My late uncle was a Stretcherbearer, and saw action in France, Belgium, Holland and Germany. I believe he was attached
to the 42nd Field Hospital, but I haven't been able to confirm this because the return addresses on mail he sent home
varied from time to time. For example: Pvt. Reuben H. Field, 36268278, 422 Medical Collection Company, Camp Carson,
Colorado; Pvt. Reuben H. Field, 36268278, 422 Coll. Co. 168th Med. Bn. APO #183 c/o Postmaster, Los Angeles, Cal.;
(same name and serial #, 422 Med. Coll. Co. , Camp Cooke, Calif., (same name and serial #) Company H & S, 31st Medical
Regiment, Camp Barkeley, Texas; (same name & serial #) 422 Med. Coll. Co. (Sep) APO #403 c/o Postmaster, New York, NY.
My Uncle went to basic training at Camp Barkeley in Texas, then went to Camp Cooke in California for more training, and
then to Camp Carson, Colorado where the 42nd Field Hospital was activated on 15 July 1943 (during the time my Uncle
was there). As I have been unable to locate any information the 422 Medical Collection Company, I have a suspicion that
Reuben wrote the number this way rather than "42nd," that is, the second "2" was his designation for "nd." After Camp
Carson, Reuben departed the U.S. for England (?) on a Troop Transport out of the port of Boston. I have been copying
hundreds of my Uncle's letters to his mother and family for transfer to a disc format.
I am interested to know more about the training Stretcherbearers received.

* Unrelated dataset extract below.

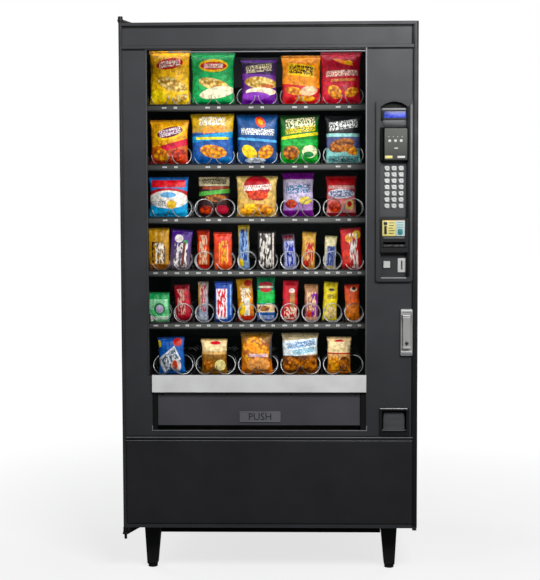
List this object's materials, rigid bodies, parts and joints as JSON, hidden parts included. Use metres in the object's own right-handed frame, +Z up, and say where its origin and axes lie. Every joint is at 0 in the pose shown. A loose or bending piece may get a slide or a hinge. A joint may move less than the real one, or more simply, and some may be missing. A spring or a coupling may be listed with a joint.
{
  "type": "snack vending machine",
  "caption": "Upright snack vending machine: steel cabinet on legs, glazed hinged door, spiral trays, keypad panel, delivery bin and lever handle.",
  "frame": {"origin": "on the floor below the middle of the machine's width and depth", "axes": "+Z up, -Y towards the user at the glazed front, +X to the user's right"},
  "size_m": [0.981, 0.889, 1.85],
  "materials": {
    "charcoal_paint": "fine textured charcoal paint",
    "black_paint": "satin black paint",
    "tray_paint": "satin black paint",
    "dark_steel": "dark grey paint",
    "zinc_steel": "zinc plated",
    "satin_metal": "satin metal",
    "sill_aluminium": "brushed and clear coated",
    "spiral_wire": "bright plated wire",
    "window_glass": "clear toughened glass",
    "lamp": "lit tube in a white holder",
    "fascia_plastic": "fine grained dark grey moulding",
    "grey_plastic": "grey moulding",
    "black_plastic": "black moulding",
    "flap_plastic": "grained dark grey moulding",
    "key_plastic": "light grey keys",
    "display_blue": "lit display window",
    "label": "printed label",
    "print_white": "white print",
    "rubber_seal": "black rubber",
    "pack_film": null
  },
  "bodies": {
    "root": {"cabinet_shell": "charcoal_paint", "rear_panel": "charcoal_paint", "base_frame": "black_paint", "legs": "black_paint", "levelling_feet": "dark_steel", "hinge_brackets": "dark_steel", "tray_supports": "black_paint", "cabinet_lamp": "lamp", "power_unit": "zinc_steel"},
    "door": {"door_frame": "charcoal_paint", "window_glass": "window_glass", "lower_panel": "black_paint", "sill_strip": "sill_aluminium", "fascia": "fascia_plastic", "keypad_panel": "grey_plastic", "display_module": "black_plastic", "card_reader": "grey_plastic", "bill_validator": "black_plastic", "coin_mechanism": "zinc_steel", "coin_cup": "black_plastic", "delivery_bin": "black_paint", "handle_dish": "satin_metal"},
    "coin_return_button": {"coin_return_button": "satin_metal"},
    "coin_cup_flap": {"coin_cup_flap": "black_plastic"},
    "delivery_flap": {"delivery_flap": "flap_plastic"},
    "handle_spindle": {"handle_spindle": "zinc_steel"},
    "handle_lever": {"handle_lever": "satin_metal"},
    "tray_1": {"tray_1": "tray_paint"},
    "tray_2": {"tray_2": "tray_paint"},
    "tray_3": {"tray_3": "tray_paint"},
    "tray_4": {"tray_4": "tray_paint"},
    "tray_5": {"tray_5": "tray_paint"},
    "tray_6": {"tray_6": "tray_paint"},
    "spiral_1_left": {"spiral_1_left": "spiral_wire"},
    "spiral_1_right": {"spiral_1_right": "spiral_wire"},
    "spiral_4": {"spiral_4": "spiral_wire"},
    "spiral_5": {"spiral_5": "spiral_wire"},
    "spiral_6_left": {"spiral_6_left": "spiral_wire"},
    "spiral_6_right": {"spiral_6_right": "spiral_wire"},
    "key_1": {"key_1": "key_plastic"},
    "key_2": {"key_2": "key_plastic"},
    "key_3": {"key_3": "key_plastic"},
    "key_4": {"key_4": "key_plastic"},
    "key_5": {"key_5": "key_plastic"},
    "key_6": {"key_6": "key_plastic"},
    "key_7": {"key_7": "key_plastic"},
    "key_8": {"key_8": "key_plastic"},
    "key_9": {"key_9": "key_plastic"},
    "key_10": {"key_10": "key_plastic"},
    "key_11": {"key_11": "key_plastic"},
    "key_12": {"key_12": "key_plastic"},
    "key_13": {"key_13": "key_plastic"},
    "key_14": {"key_14": "key_plastic"},
    "key_15": {"key_15": "key_plastic"},
    "key_16": {"key_16": "key_plastic"},
    "key_17": {"key_17": "key_plastic"},
    "key_18": {"key_18": "key_plastic"},
    "key_19": {"key_19": "key_plastic"},
    "key_20": {"key_20": "key_plastic"},
    "key_21": {"key_21": "key_plastic"}
  },
  "joints": [
    {"name": "door_hinge", "type": "hinge", "parent": "root", "child": "door", "pos_m": [-0.482, -0.421, 1], "axis": [0, 0, -1], "range_deg": [0, 110]},
    {"name": "delivery_flap_hinge", "type": "hinge", "parent": "door", "child": "delivery_flap", "pos_m": [-0.035, -0.411, 0.61], "axis": [1, 0, 0], "range_deg": [0, 65]},
    {"name": "coin_cup_flap_hinge", "type": "hinge", "parent": "door", "child": "coin_cup_flap", "pos_m": [0.412, -0.4115, 0.551], "axis": [1, 0, 0], "range_deg": [0, 50]},
    {"name": "coin_return_press", "type": "slide", "parent": "door", "child": "coin_return_button", "axis": [0, 1, 0], "range_m": [0, 0.004], "stiffness_N_per_m": 300},
    {"name": "handle_turn", "type": "hinge", "parent": "door", "child": "handle_spindle", "pos_m": [0.4515, -0.43, 0.862], "axis": [0, 1, 0], "range_deg": [0, 90]},
    {"name": "handle_lift", "type": "hinge", "parent": "handle_spindle", "child": "handle_lever", "pos_m": [0.4515, -0.44135, 0.872], "axis": [-1, 0, 0], "range_deg": [0, 40]},
    {"name": "tray_1_slide", "type": "slide", "parent": "root", "child": "tray_1", "axis": [0, -1, 0], "range_m": [0, 0.1]},
    {"name": "tray_2_slide", "type": "slide", "parent": "root", "child": "tray_2", "axis": [0, -1, 0], "range_m": [0, 0.1]},
    {"name": "tray_3_slide", "type": "slide", "parent": "root", "child": "tray_3", "axis": [0, -1, 0], "range_m": [0, 0.1]},
    {"name": "tray_4_slide", "type": "slide", "parent": "root", "child": "tray_4", "axis": [0, -1, 0], "range_m": [0, 0.1]},
    {"name": "tray_5_slide", "type": "slide", "parent": "root", "child": "tray_5", "axis": [0, -1, 0], "range_m": [0, 0.1]},
    {"name": "tray_6_slide", "type": "slide", "parent": "root", "child": "tray_6", "axis": [0, -1, 0], "range_m": [0, 0.1]},
    {"name": "spiral_1_left_turn", "type": "hinge", "parent": "tray_1", "child": "spiral_1_left", "pos_m": [-0.07965, 0, 1.60555], "axis": [0, 1, 0], "range_deg": [0, 360]},
    {"name": "spiral_1_right_turn", "type": "hinge", "parent": "tray_1", "child": "spiral_1_right", "pos_m": [-0.00635, 0, 1.60555], "axis": [0, 1, 0], "range_deg": [-360, 0]},
    {"name": "spiral_4_turn", "type": "hinge", "parent": "tray_4", "child": "spiral_4", "pos_m": [-0.07965, 0, 1.04725], "axis": [0, 1, 0], "range_deg": [0, 360]},
    {"name": "spiral_5_turn", "type": "hinge", "parent": "tray_5", "child": "spiral_5", "pos_m": [-0.07965, 0, 0.86785], "axis": [0, 1, 0], "range_deg": [0, 360]},
    {"name": "spiral_6_left_turn", "type": "hinge", "parent": "tray_6", "child": "spiral_6_left", "pos_m": [-0.07965, 0, 0.68845], "axis": [0, 1, 0], "range_deg": [0, 360]},
    {"name": "spiral_6_right_turn", "type": "hinge", "parent": "tray_6", "child": "spiral_6_right", "pos_m": [-0.00635, 0, 0.68845], "axis": [0, 1, 0], "range_deg": [-360, 0]},
    {"name": "key_1_press", "type": "slide", "parent": "door", "child": "key_1", "axis": [0, 1, 0], "range_m": [0, 0.0025], "stiffness_N_per_m": 400},
    {"name": "key_2_press", "type": "slide", "parent": "door", "child": "key_2", "axis": [0, 1, 0], "range_m": [0, 0.0025], "stiffness_N_per_m": 400},
    {"name": "key_3_press", "type": "slide", "parent": "door", "child": "key_3", "axis": [0, 1, 0], "range_m": [0, 0.0025], "stiffness_N_per_m": 400},
    {"name": "key_4_press", "type": "slide", "parent": "door", "child": "key_4", "axis": [0, 1, 0], "range_m": [0, 0.0025], "stiffness_N_per_m": 400},
    {"name": "key_5_press", "type": "slide", "parent": "door", "child": "key_5", "axis": [0, 1, 0], "range_m": [0, 0.0025], "stiffness_N_per_m": 400},
    {"name": "key_6_press", "type": "slide", "parent": "door", "child": "key_6", "axis": [0, 1, 0], "range_m": [0, 0.0025], "stiffness_N_per_m": 400},
    {"name": "key_7_press", "type": "slide", "parent": "door", "child": "key_7", "axis": [0, 1, 0], "range_m": [0, 0.0025], "stiffness_N_per_m": 400},
    {"name": "key_8_press", "type": "slide", "parent": "door", "child": "key_8", "axis": [0, 1, 0], "range_m": [0, 0.0025], "stiffness_N_per_m": 400},
    {"name": "key_9_press", "type": "slide", "parent": "door", "child": "key_9", "axis": [0, 1, 0], "range_m": [0, 0.0025], "stiffness_N_per_m": 400},
    {"name": "key_10_press", "type": "slide", "parent": "door", "child": "key_10", "axis": [0, 1, 0], "range_m": [0, 0.0025], "stiffness_N_per_m": 400},
    {"name": "key_11_press", "type": "slide", "parent": "door", "child": "key_11", "axis": [0, 1, 0], "range_m": [0, 0.0025], "stiffness_N_per_m": 400},
    {"name": "key_12_press", "type": "slide", "parent": "door", "child": "key_12", "axis": [0, 1, 0], "range_m": [0, 0.0025], "stiffness_N_per_m": 400},
    {"name": "key_13_press", "type": "slide", "parent": "door", "child": "key_13", "axis": [0, 1, 0], "range_m": [0, 0.0025], "stiffness_N_per_m": 400},
    {"name": "key_14_press", "type": "slide", "parent": "door", "child": "key_14", "axis": [0, 1, 0], "range_m": [0, 0.0025], "stiffness_N_per_m": 400},
    {"name": "key_15_press", "type": "slide", "parent": "door", "child": "key_15", "axis": [0, 1, 0], "range_m": [0, 0.0025], "stiffness_N_per_m": 400},
    {"name": "key_16_press", "type": "slide", "parent": "door", "child": "key_16", "axis": [0, 1, 0], "range_m": [0, 0.0025], "stiffness_N_per_m": 400},
    {"name": "key_17_press", "type": "slide", "parent": "door", "child": "key_17", "axis": [0, 1, 0], "range_m": [0, 0.0025], "stiffness_N_per_m": 400},
    {"name": "key_18_press", "type": "slide", "parent": "door", "child": "key_18", "axis": [0, 1, 0], "range_m": [0, 0.0025], "stiffness_N_per_m": 400},
    {"name": "key_19_press", "type": "slide", "parent": "door", "child": "key_19", "axis": [0, 1, 0], "range_m": [0, 0.0025], "stiffness_N_per_m": 400},
    {"name": "key_20_press", "type": "slide", "parent": "door", "child": "key_20", "axis": [0, 1, 0], "range_m": [0, 0.0025], "stiffness_N_per_m": 400},
    {"name": "key_21_press", "type": "slide", "parent": "door", "child": "key_21", "axis": [0, 1, 0], "range_m": [0, 0.0025], "stiffness_N_per_m": 400}
  ],
  "couplings": [
    {"joint": "spiral_1_right_turn", "follows": "spiral_1_left_turn", "ratio": -1},
    {"joint": "spiral_6_right_turn", "follows": "spiral_6_left_turn", "ratio": -1}
  ]
}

Were they trained in First Aid technique?
Were they allowed to give first care to the wounded to stop bleeding, etc., or to administer morphine? Did they work
in Field Hospitals as needed? Just how extensive were their duties? If anyone can help me in learning more about the
experiences of Stretcherbearers in WWII, I would be most grateful. My uncle received The Bronze Star for valor, The
Victory Medal, The American Theatre Ribbon, The European-African-Middle East Theatre Medal with three bronze stars,
and the Good Conduct Medal. If is ironic that after he returned home after serving during and surviving several major battles without a scratch, he drowned in a fishing accident in 1950.